··· RECORDED DATA
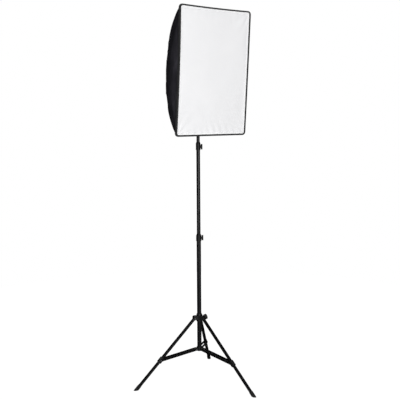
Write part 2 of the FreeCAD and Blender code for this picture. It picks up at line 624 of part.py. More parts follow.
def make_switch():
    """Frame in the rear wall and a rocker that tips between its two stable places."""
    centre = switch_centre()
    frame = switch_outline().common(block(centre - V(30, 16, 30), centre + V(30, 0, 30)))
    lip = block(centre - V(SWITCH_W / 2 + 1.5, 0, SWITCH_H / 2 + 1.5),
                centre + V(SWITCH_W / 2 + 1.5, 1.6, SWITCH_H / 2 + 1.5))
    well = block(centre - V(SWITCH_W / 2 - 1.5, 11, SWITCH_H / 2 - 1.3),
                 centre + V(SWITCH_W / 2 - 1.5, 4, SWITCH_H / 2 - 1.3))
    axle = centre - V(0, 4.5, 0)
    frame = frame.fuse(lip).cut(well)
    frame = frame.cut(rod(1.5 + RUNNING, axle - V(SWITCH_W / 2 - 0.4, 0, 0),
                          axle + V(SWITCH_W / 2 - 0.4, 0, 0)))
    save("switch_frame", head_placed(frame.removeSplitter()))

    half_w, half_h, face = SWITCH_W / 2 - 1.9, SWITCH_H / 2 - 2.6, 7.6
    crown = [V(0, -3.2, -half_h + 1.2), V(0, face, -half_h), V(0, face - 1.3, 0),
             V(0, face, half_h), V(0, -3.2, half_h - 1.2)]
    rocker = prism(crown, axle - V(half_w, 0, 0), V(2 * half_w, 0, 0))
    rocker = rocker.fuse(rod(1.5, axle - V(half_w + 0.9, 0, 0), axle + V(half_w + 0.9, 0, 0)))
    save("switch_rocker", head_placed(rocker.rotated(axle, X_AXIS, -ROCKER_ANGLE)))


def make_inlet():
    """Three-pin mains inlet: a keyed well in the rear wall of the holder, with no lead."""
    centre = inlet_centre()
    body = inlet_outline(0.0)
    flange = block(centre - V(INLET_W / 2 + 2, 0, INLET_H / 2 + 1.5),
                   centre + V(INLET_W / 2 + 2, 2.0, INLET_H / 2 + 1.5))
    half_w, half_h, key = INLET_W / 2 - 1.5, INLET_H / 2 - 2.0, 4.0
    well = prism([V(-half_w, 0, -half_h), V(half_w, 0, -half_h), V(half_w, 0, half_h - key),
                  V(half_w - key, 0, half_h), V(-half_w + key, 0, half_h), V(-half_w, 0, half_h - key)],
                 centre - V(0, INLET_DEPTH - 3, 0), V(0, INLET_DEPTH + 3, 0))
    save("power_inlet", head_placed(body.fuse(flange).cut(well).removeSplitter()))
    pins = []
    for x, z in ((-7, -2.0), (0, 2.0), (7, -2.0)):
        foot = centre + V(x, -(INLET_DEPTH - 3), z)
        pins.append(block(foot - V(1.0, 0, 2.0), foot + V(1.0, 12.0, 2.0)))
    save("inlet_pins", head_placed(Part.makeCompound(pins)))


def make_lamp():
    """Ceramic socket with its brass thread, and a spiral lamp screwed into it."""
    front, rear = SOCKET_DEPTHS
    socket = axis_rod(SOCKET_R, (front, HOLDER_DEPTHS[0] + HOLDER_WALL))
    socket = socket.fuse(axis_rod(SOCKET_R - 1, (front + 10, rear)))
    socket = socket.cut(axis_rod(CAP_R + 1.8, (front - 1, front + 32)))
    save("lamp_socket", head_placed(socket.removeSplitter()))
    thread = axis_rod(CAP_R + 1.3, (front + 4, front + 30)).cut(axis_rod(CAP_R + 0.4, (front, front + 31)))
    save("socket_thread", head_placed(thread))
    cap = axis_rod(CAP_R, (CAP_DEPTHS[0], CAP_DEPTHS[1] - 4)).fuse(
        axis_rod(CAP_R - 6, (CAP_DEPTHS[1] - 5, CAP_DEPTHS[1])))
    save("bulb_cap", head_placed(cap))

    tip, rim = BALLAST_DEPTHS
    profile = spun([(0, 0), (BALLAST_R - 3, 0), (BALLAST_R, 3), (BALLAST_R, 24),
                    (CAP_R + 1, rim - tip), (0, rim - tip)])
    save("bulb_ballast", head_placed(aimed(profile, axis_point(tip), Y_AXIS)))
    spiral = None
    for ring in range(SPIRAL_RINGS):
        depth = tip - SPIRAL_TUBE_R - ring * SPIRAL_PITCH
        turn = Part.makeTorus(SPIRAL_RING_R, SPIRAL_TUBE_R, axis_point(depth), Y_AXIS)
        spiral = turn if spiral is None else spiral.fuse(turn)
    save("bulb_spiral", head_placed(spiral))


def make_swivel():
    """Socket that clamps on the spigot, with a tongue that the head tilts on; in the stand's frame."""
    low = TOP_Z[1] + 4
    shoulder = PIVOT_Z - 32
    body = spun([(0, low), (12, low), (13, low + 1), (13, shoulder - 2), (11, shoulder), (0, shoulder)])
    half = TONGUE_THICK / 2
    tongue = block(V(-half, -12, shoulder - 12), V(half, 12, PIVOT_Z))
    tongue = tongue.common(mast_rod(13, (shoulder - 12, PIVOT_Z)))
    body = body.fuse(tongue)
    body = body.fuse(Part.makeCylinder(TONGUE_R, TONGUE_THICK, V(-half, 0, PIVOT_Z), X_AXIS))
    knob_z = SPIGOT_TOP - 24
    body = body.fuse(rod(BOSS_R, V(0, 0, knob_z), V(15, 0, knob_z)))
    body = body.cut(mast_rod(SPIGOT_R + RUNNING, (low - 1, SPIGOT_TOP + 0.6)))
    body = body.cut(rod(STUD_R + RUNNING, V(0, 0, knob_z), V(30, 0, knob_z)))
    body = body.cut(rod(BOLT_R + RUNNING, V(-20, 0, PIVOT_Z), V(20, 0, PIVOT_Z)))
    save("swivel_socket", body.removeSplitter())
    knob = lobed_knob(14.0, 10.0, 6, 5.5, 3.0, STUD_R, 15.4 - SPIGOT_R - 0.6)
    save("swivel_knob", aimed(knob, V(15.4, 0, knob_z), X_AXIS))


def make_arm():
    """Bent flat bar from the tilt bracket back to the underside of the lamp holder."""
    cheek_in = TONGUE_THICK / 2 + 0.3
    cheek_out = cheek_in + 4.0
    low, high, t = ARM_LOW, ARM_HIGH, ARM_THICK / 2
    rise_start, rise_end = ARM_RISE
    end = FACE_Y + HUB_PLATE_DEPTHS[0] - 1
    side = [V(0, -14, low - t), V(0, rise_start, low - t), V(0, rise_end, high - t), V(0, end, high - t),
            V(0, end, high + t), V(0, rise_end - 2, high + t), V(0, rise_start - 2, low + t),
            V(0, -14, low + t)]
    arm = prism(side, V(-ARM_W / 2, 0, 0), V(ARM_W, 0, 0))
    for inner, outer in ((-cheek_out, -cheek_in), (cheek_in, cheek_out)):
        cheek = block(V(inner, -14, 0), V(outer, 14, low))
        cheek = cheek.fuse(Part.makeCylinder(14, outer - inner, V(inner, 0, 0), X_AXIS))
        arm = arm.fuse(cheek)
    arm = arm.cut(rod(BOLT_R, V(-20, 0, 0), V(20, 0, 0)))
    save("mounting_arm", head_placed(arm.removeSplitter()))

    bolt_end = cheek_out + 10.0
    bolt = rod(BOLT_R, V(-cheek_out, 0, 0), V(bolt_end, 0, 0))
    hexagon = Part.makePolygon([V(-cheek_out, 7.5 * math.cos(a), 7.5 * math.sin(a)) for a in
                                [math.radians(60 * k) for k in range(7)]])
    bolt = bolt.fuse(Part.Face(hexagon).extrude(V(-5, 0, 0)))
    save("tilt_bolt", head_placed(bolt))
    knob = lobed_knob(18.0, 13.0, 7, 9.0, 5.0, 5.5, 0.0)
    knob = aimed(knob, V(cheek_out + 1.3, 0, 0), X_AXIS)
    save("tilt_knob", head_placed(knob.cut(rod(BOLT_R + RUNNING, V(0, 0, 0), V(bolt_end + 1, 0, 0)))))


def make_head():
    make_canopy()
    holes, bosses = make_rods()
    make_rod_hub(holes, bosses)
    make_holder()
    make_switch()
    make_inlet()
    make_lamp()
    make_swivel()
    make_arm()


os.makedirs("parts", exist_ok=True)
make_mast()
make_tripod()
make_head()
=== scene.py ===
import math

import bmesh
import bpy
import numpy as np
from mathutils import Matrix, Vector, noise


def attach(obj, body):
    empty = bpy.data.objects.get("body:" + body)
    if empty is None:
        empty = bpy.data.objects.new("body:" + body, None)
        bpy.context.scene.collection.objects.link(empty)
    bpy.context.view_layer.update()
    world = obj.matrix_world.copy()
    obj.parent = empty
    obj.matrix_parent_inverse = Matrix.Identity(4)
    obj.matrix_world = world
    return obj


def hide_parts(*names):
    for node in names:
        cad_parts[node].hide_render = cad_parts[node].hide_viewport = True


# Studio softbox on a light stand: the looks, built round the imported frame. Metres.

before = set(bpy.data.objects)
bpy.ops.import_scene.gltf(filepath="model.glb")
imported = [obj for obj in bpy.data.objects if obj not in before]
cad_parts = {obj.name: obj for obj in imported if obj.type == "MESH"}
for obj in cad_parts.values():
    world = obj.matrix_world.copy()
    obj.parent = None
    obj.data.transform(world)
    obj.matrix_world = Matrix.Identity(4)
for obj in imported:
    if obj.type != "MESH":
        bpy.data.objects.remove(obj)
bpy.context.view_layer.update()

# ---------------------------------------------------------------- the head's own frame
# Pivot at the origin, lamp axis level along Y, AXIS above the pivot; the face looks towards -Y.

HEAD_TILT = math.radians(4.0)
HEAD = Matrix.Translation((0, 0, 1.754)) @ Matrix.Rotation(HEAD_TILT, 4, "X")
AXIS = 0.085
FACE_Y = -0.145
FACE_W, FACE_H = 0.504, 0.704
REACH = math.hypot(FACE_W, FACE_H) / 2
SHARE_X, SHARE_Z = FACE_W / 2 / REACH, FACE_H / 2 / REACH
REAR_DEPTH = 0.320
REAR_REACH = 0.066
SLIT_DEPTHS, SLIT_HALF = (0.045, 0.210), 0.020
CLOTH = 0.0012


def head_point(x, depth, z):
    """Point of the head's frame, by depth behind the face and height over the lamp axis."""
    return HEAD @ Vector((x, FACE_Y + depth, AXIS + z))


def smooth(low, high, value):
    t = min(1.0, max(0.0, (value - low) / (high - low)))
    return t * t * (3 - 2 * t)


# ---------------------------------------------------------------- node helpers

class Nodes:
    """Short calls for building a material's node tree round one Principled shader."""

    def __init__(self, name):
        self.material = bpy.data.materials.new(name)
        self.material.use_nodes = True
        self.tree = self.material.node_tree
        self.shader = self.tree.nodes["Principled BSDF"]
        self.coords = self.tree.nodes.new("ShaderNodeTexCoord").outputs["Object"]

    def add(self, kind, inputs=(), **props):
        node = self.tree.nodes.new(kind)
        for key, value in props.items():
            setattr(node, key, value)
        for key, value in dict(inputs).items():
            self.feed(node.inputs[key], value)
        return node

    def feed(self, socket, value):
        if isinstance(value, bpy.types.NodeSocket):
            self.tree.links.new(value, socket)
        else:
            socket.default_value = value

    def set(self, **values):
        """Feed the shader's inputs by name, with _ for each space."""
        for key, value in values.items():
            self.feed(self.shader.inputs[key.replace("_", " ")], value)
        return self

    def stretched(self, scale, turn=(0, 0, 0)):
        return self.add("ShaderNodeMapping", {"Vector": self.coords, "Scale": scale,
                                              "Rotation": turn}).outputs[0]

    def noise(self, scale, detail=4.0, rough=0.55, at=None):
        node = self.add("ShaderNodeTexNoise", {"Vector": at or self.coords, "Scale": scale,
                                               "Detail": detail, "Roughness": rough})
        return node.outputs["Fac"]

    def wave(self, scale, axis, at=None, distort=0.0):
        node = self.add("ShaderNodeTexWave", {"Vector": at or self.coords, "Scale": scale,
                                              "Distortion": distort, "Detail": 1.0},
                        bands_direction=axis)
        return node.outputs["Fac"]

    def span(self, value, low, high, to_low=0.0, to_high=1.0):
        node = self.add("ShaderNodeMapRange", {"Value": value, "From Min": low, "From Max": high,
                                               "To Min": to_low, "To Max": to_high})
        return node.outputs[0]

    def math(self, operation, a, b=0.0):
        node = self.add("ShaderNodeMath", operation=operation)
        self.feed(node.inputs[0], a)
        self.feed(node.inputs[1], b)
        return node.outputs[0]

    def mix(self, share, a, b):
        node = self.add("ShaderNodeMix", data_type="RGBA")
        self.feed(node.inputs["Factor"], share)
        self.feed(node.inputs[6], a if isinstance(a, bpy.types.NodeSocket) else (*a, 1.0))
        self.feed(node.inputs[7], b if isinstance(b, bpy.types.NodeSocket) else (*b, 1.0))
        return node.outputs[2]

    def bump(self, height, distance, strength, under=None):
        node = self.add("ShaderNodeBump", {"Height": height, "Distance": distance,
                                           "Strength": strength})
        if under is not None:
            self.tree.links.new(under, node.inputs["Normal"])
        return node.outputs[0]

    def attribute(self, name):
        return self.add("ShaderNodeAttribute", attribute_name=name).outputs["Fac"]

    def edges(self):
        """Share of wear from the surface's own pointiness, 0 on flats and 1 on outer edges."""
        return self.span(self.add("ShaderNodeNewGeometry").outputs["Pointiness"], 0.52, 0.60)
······
··· RECORDED DATA
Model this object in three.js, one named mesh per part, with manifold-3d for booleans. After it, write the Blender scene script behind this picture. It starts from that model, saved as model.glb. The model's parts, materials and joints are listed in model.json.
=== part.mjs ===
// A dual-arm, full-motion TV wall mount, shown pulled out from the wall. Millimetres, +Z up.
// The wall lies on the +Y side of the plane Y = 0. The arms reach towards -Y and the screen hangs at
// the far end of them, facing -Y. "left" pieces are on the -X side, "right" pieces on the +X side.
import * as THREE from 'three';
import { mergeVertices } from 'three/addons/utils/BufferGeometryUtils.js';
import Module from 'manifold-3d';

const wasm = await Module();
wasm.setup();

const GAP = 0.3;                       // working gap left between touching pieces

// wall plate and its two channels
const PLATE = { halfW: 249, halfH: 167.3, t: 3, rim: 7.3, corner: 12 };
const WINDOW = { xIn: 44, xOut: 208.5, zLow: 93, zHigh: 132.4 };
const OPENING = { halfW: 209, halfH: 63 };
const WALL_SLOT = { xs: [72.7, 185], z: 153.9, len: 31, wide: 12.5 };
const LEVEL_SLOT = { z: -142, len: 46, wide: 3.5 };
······
### TASK DIRECTIONS
Return the lines from the line with "cad_parts[node].hide_render = cad_parts[node].hide_viewport" through the line with "imported = [obj", inclusive, exactly as they stand, and nothing else.

### IN RESPONSE
        cad_parts[node].hide_render = cad_parts[node].hide_viewport = True


# Studio softbox on a light stand: the looks, built round the imported frame. Metres.

before = set(bpy.data.objects)
bpy.ops.import_scene.gltf(filepath="model.glb")
imported = [obj for obj in bpy.data.objects if obj not in before]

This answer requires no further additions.